Press UI login. The path is short: client to the load balancer, then 443 to Gateway. Gateway
owns the authentication decision. A login doesn’t begin by choosing a Controller or Hub API.
Press Job launch. The request enters Gateway, crosses to Controller on 8443, and the Controller
hands the work to an execution node over its Receptor connection on 27199. Notice what the trace
leaves out: the database. Every component talks to Postgres constantly, so drawing it as a hop would
add a line to every path and teach nothing. And notice what never enters the path at all: Redis. The
job runs out to the mesh over Receptor; the cluster’s busy red lines carry cache and quorum, not the
job.
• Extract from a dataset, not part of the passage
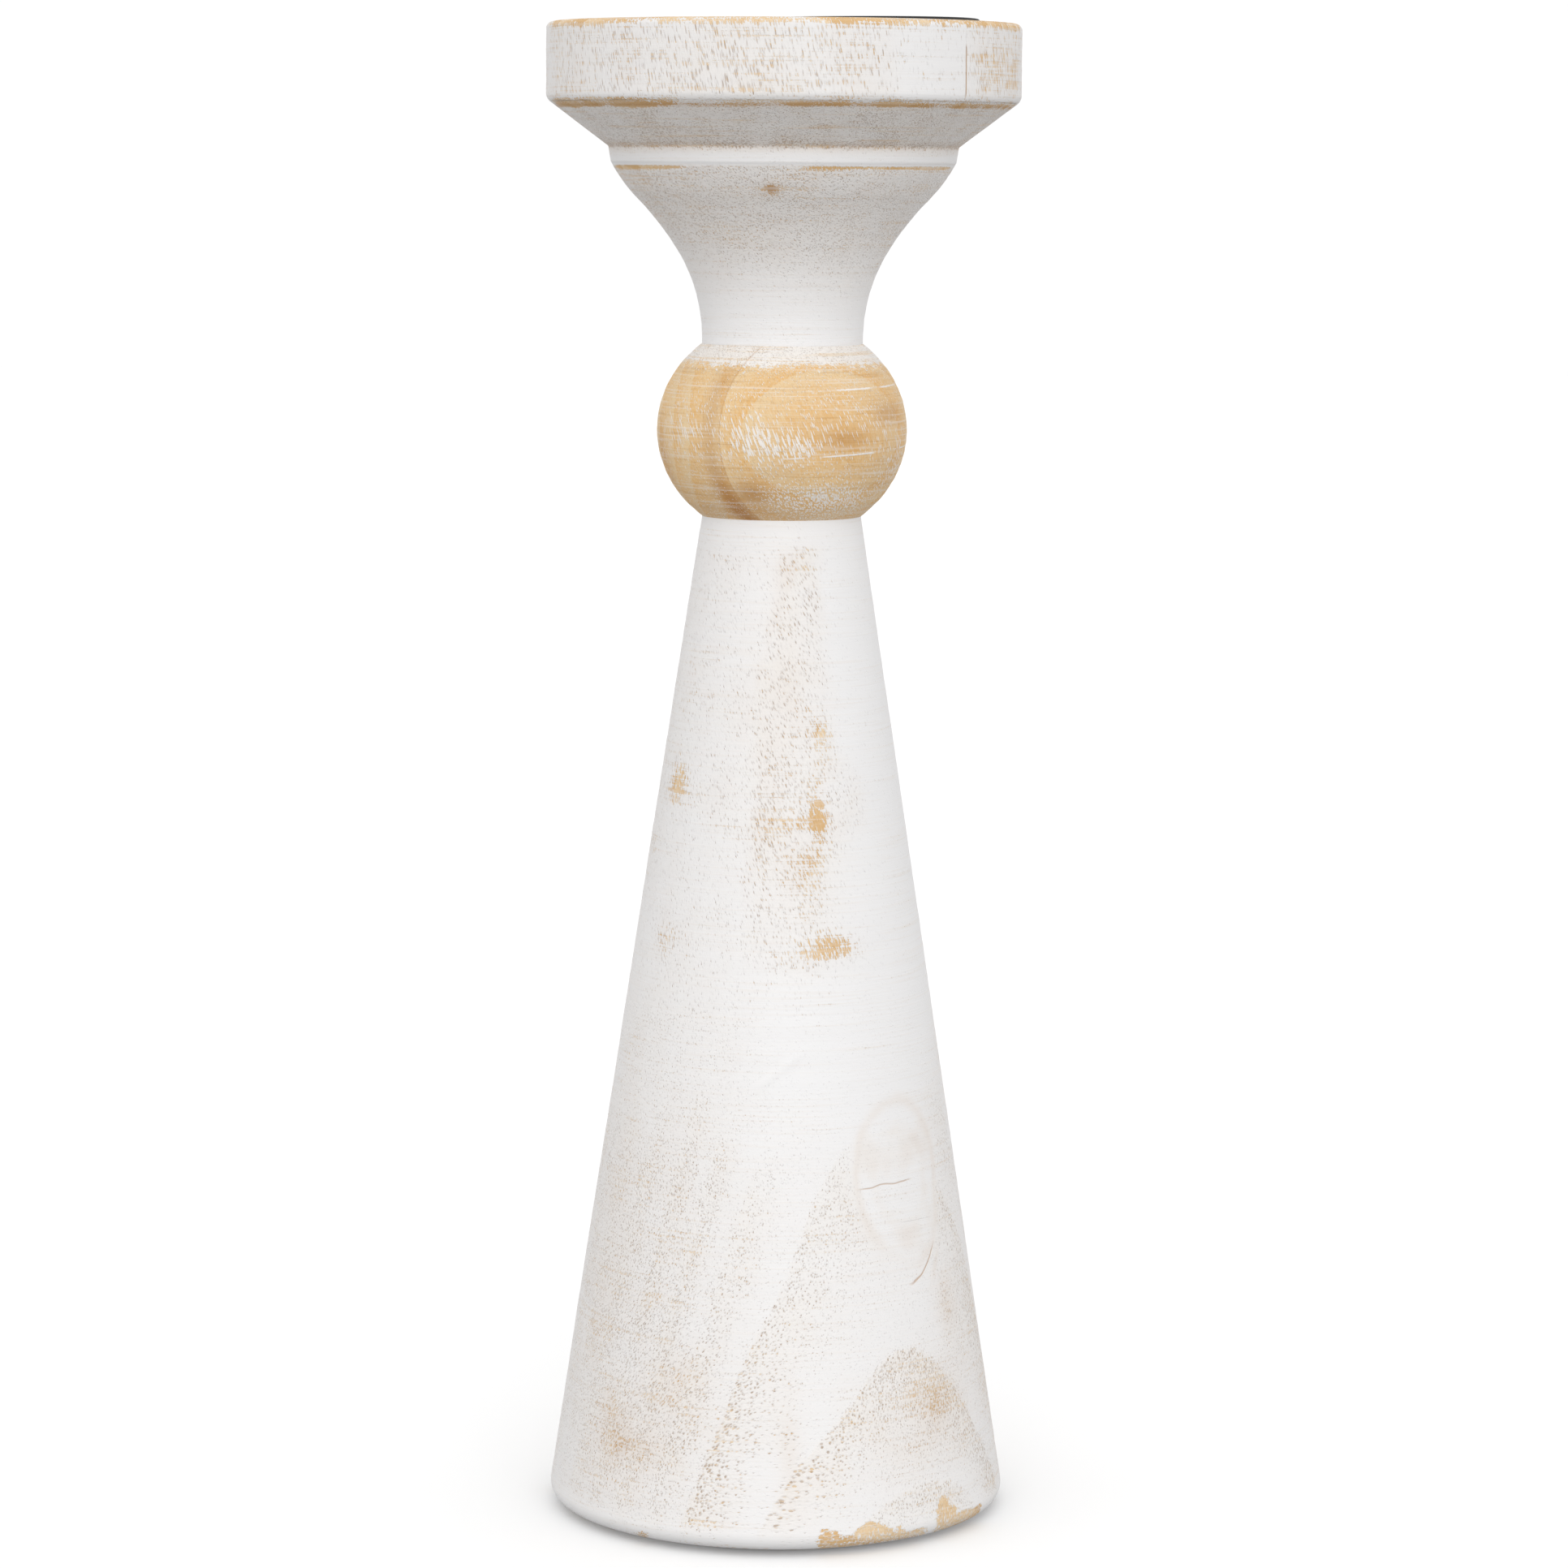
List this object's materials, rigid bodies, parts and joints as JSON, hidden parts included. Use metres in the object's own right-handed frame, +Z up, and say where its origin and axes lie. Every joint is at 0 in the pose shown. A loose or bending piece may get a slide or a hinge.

That is the thing people get wrong, because the Redis lines look the busiest.
Press EDA event. A rulebook activation reacts to its source-specific event, then EDA drives the same Gateway-to-Controller path to launch a job on an execution node. The source adapter is not assigned a made-up universal port here.
Finally, Content sync. Controller calls Gateway on 443, and Gateway routes it to Hub’s 8444.
Even content stays behind the one front door instead of becoming a special direct-API exception.
Why the Front Door Is Worth It
One mandatory ingress looks like extra plumbing when the direct URL already worked. It earns its keep by putting authentication, RBAC, TLS policy, and API routing at a single boundary. Integrations get one supported address, and the public firewall surface ends at the gateway pair.
Behind that boundary the topology stays highly available without pretending every service is stateless. A pair each of Gateway, Controller, Hub, and EDA share an external PostgreSQL as the source of truth. Gateway, Hub, and EDA contribute the six Redis cluster members for quorum. A generic load balancer keeps both gateways reachable, and two execution nodes give the mesh somewhere to run work.
The useful final artifact isn’t a memorized list of numbers. It’s a rule you can say in one sentence: open the listener from the VM that initiates the connection, and do not turn a co-located socket into a network problem.